AI has been around for a half century but only recently exploded into our consciousness with the arrival of some fabulous hardware and software.
One of the pivotal pioneers was the Canadian scientist Geoffrey Hinton. Often known as the “Godfather of Deep Learning”. He took the idea of a “neural network” to a new level. This network design is based on our biological networks of neurons and synapses and how they are all processed.
Rather than thinking of a physical network like we might have in our homes or offices, this network is actually a form of a mathematical algorithm. You pump in something (say an image of a cat) and it will break this down and study chunks of the image looking for a pattern that it can determine is a cat or not. It might say there is an 85% probability that this is an image of a cat.
How does it do that “thinking”? Essentially the algorithm has to be trained. You send through say 100,000 images of various cats and as it analyzes each image. When it confidently says it’s a cat you lock- up the “values” that make up that algorithm.

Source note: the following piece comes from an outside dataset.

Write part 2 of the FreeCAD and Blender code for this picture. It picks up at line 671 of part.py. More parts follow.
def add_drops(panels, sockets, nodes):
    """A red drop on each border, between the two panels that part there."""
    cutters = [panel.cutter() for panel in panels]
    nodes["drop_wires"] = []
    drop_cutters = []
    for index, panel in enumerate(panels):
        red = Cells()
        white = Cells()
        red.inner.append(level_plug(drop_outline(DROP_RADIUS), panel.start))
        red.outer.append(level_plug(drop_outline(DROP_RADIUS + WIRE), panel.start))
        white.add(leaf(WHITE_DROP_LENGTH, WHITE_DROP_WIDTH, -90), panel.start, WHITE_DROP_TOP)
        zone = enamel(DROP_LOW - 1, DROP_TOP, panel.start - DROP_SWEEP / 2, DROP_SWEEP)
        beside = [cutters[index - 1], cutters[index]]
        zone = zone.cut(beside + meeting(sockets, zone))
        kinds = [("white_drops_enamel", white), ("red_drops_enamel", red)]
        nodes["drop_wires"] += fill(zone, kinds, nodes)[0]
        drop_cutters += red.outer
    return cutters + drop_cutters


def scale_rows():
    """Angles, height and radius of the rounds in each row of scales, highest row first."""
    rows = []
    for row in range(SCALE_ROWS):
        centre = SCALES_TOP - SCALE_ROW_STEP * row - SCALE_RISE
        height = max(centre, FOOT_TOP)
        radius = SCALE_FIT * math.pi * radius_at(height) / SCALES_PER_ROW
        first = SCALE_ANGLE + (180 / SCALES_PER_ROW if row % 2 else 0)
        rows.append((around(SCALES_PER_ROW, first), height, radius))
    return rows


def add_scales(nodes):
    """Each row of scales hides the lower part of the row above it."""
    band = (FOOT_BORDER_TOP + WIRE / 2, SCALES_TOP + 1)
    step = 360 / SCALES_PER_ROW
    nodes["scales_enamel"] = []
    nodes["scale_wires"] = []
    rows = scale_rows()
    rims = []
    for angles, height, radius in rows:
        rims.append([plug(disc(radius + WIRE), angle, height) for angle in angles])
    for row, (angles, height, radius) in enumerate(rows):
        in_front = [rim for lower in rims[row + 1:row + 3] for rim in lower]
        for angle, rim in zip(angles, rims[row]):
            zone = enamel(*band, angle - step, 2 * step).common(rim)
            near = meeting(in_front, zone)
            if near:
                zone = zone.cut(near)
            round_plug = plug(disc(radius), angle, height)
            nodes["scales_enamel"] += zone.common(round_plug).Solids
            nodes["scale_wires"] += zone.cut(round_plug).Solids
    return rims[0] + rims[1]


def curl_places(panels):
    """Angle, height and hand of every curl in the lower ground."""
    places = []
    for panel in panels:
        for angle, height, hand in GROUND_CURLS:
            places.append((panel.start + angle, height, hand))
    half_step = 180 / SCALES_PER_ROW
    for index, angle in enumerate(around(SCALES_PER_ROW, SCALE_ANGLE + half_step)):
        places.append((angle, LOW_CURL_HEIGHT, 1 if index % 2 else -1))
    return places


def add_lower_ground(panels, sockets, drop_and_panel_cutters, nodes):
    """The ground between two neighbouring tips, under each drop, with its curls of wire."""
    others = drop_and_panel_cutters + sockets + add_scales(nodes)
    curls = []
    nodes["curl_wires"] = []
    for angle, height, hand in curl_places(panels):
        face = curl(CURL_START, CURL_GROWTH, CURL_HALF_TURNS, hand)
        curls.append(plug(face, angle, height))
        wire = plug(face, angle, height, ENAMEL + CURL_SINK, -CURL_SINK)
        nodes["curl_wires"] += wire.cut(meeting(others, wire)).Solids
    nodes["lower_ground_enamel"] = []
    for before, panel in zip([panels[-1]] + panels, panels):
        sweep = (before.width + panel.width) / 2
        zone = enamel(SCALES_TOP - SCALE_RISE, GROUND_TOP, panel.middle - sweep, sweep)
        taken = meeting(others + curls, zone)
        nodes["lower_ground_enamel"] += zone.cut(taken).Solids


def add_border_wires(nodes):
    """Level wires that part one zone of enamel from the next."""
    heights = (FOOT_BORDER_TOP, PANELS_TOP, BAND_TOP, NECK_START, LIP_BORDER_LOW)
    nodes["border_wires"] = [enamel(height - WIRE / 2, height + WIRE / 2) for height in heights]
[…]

Now here’s where it gets tricky. They algorithms teach themselves and modify themselves in order to consistently come up with “cat”. This makes it hard for us to play with the algorithms since they are in a state that they themselves created. Might there come a time when we lose control of this AI? This is the scenario that Elon Musk worries about: “…until people see robots going down the street killing people, they don’t know how to react.”